What is being asked — Give the listing again in full, exactly as written.

Information provided —
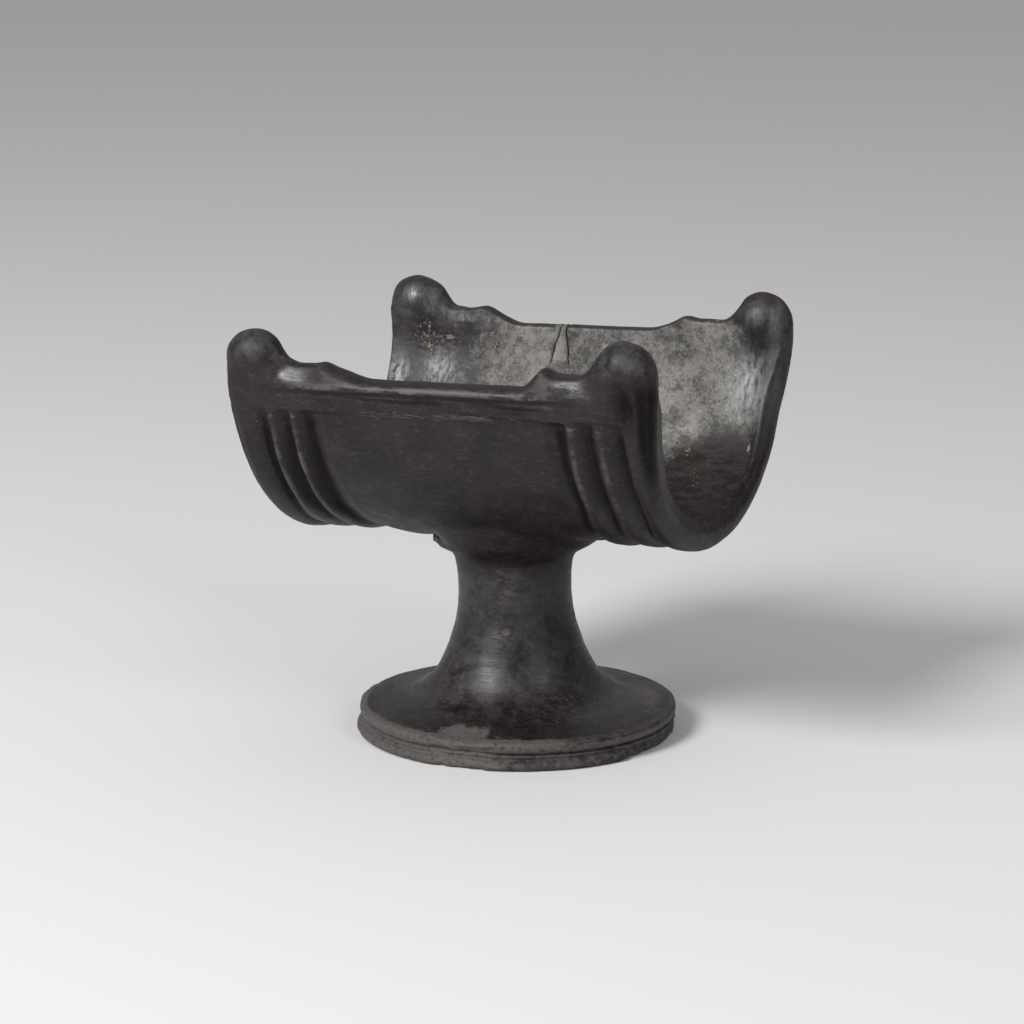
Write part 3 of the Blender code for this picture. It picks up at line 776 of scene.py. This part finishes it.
def raise_detail(data):
    """Hand-made unevenness, burnish, wheel rings, crust, cracks and chips as real relief."""
    area = Regions(data)
    points, z, height = area.points, area.z, area.height
    knobs = smooth(3, 7, z)
    uneven = (0.13 + 0.22 * knobs) * noise(points, 8, 1) + (0.06 + 0.1 * knobs) * noise(points, 3.6, 2)
    burnish = (0.05 + 0.06 * area.band) * noise(points * BURNISH_STRETCH, 1.1, 4) * area.outside
    flat = np.zeros_like(points)
    flat[:, 2] = height + 0.5 * noise(points, 14, 6)
    rings = 0.085 * noise(flat, 1.7, 7) + 0.05 * noise(flat, 0.75, 8)
    rings *= area.foot * smooth(8, 10, height) * smooth(60, 44, area.radius)
    rough = noise(points, 1.1, 9)
    lumps = 0.42 * unit(rough + 0.15) - 0.3 * unit(-rough - 0.2)
    scaly = area.inside * smooth(-25, -33, z)
    scales = 0.14 * scaly * abs(noise(points, 1.7, 10))
    wall = 0.07 * noise(points, 1.9, 12) * area.inside * (1 - scaly)
    smear = 0.8 * bump(area.x, -27.5, 4.5) * smooth(-43.5, -46.5, z) * area.outside
    pits = 0.3 * unit(noise(points, 1.5, 13) - 0.5) * (1 - area.foot)
    raised = uneven + burnish + rings + lumps * area.crust + scales + wall + smear
    shift = (raised - pits - CRACK_DEPTH * crack_share(area)) * (height >= GROUND_MARGIN)
    moved = points + area.normals * shift[:, None]
    inward = (FOOT_CENTRE - points[:, :2]) / (area.radius[:, None] + TINY)
    moved[:, :2] += inward * wear_foot(area)[:, None]
    moved[:, 2] -= 0.5 * area.flake * area.foot * smooth(6, 7.5, height)
    move_to(data, moved)


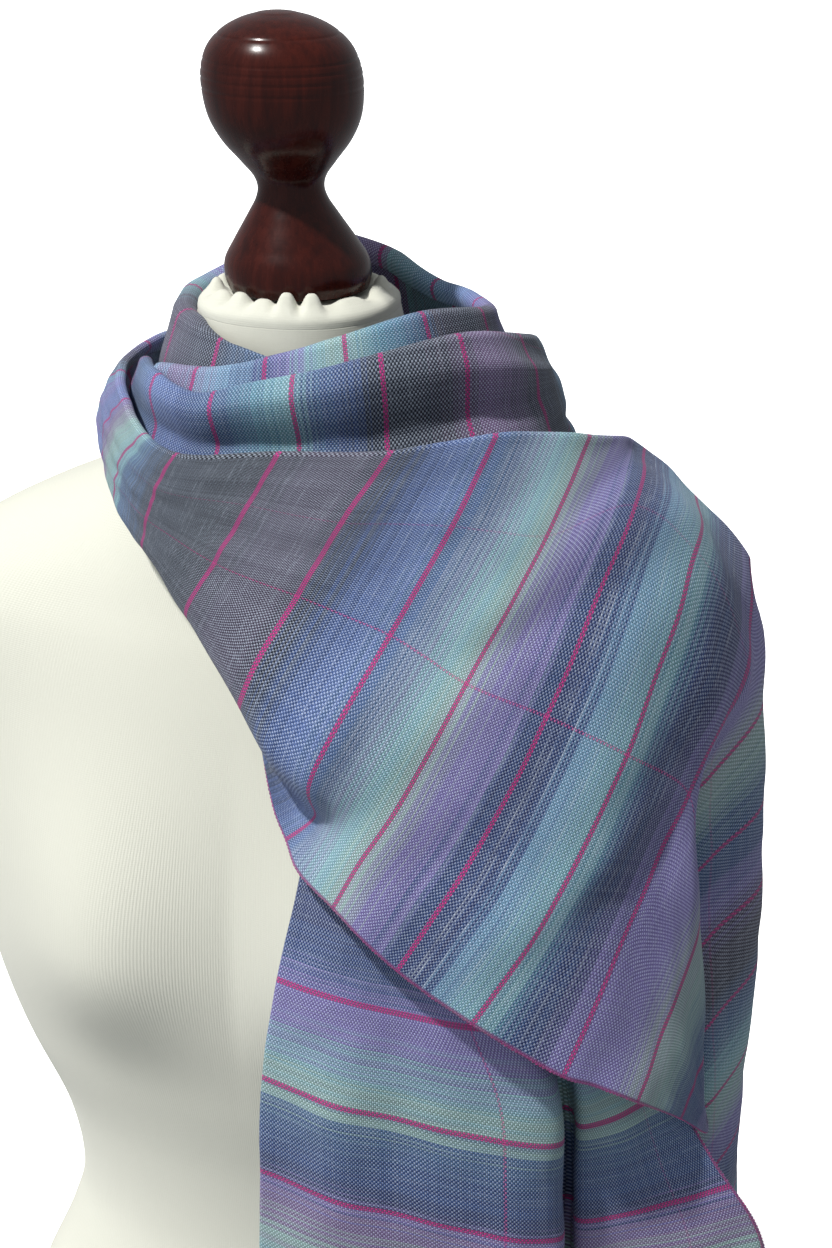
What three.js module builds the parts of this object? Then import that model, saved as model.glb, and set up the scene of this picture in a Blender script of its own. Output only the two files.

Answer to this problem —
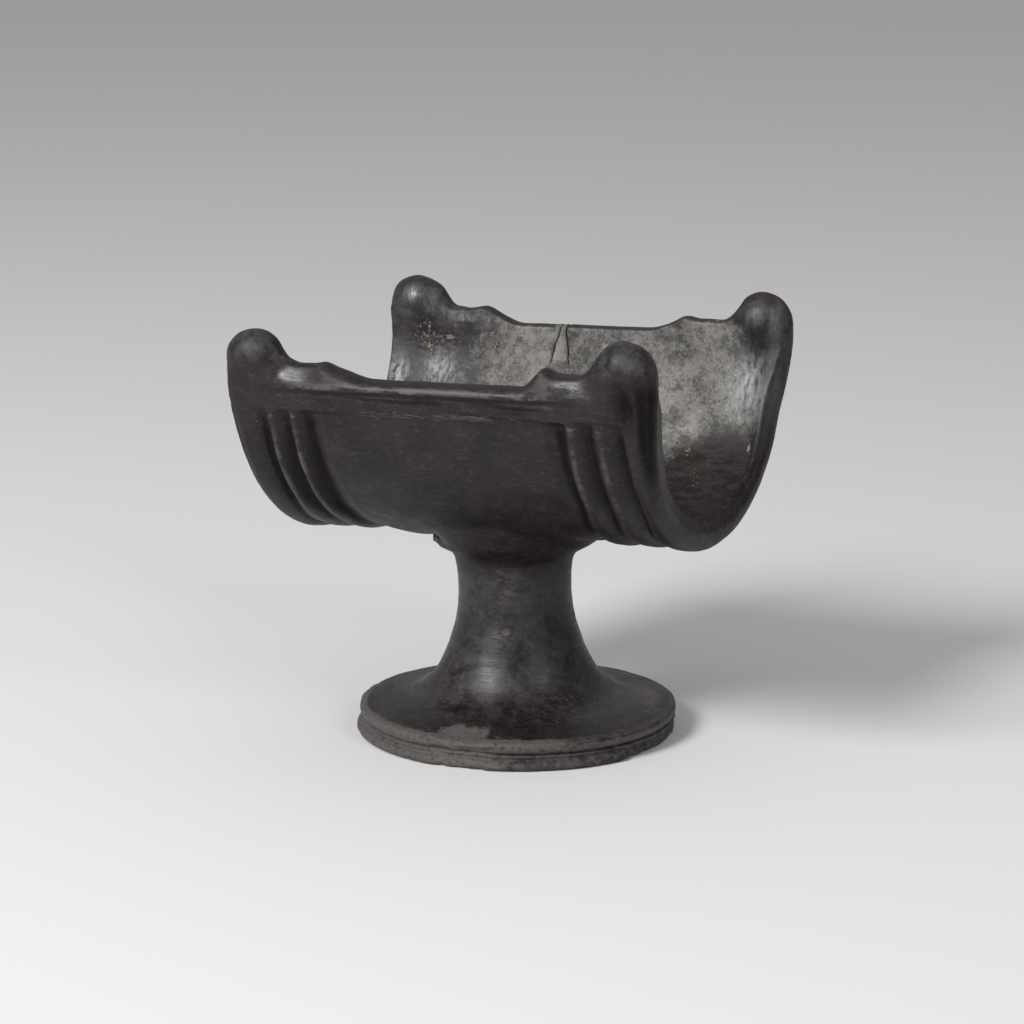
Write part 3 of the Blender code for this picture. It picks up at line 776 of scene.py. This part finishes it.
def raise_detail(data):
    """Hand-made unevenness, burnish, wheel rings, crust, cracks and chips as real relief."""
    area = Regions(data)
    points, z, height = area.points, area.z, area.height
    knobs = smooth(3, 7, z)
    uneven = (0.13 + 0.22 * knobs) * noise(points, 8, 1) + (0.06 + 0.1 * knobs) * noise(points, 3.6, 2)
    burnish = (0.05 + 0.06 * area.band) * noise(points * BURNISH_STRETCH, 1.1, 4) * area.outside
    flat = np.zeros_like(points)
    flat[:, 2] = height + 0.5 * noise(points, 14, 6)
    rings = 0.085 * noise(flat, 1.7, 7) + 0.05 * noise(flat, 0.75, 8)
    rings *= area.foot * smooth(8, 10, height) * smooth(60, 44, area.radius)
    rough = noise(points, 1.1, 9)
    lumps = 0.42 * unit(rough + 0.15) - 0.3 * unit(-rough - 0.2)
    scaly = area.inside * smooth(-25, -33, z)
    scales = 0.14 * scaly * abs(noise(points, 1.7, 10))
    wall = 0.07 * noise(points, 1.9, 12) * area.inside * (1 - scaly)
    smear = 0.8 * bump(area.x, -27.5, 4.5) * smooth(-43.5, -46.5, z) * area.outside
    pits = 0.3 * unit(noise(points, 1.5, 13) - 0.5) * (1 - area.foot)
    raised = uneven + burnish + rings + lumps * area.crust + scales + wall + smear
    shift = (raised - pits - CRACK_DEPTH * crack_share(area)) * (height >= GROUND_MARGIN)
    moved = points + area.normals * shift[:, None]
    inward = (FOOT_CENTRE - points[:, :2]) / (area.radius[:, None] + TINY)
    moved[:, :2] += inward * wear_foot(area)[:, None]
    moved[:, 2] -= 0.5 * area.flake * area.foot * smooth(6, 7.5, height)
    move_to(data, moved)


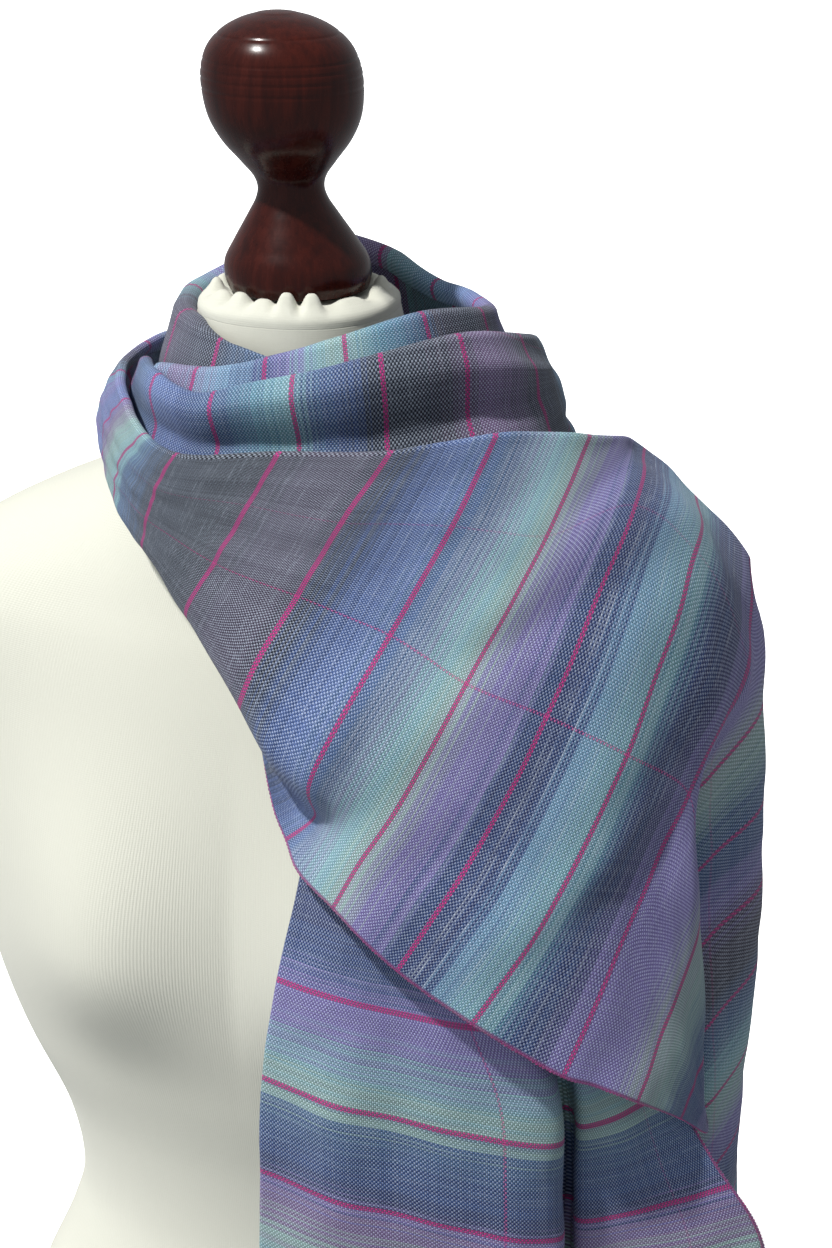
What three.js module builds the parts of this object? Then import that model, saved as model.glb, and set up the scene of this picture in a Blender script of its own. Output only the two files.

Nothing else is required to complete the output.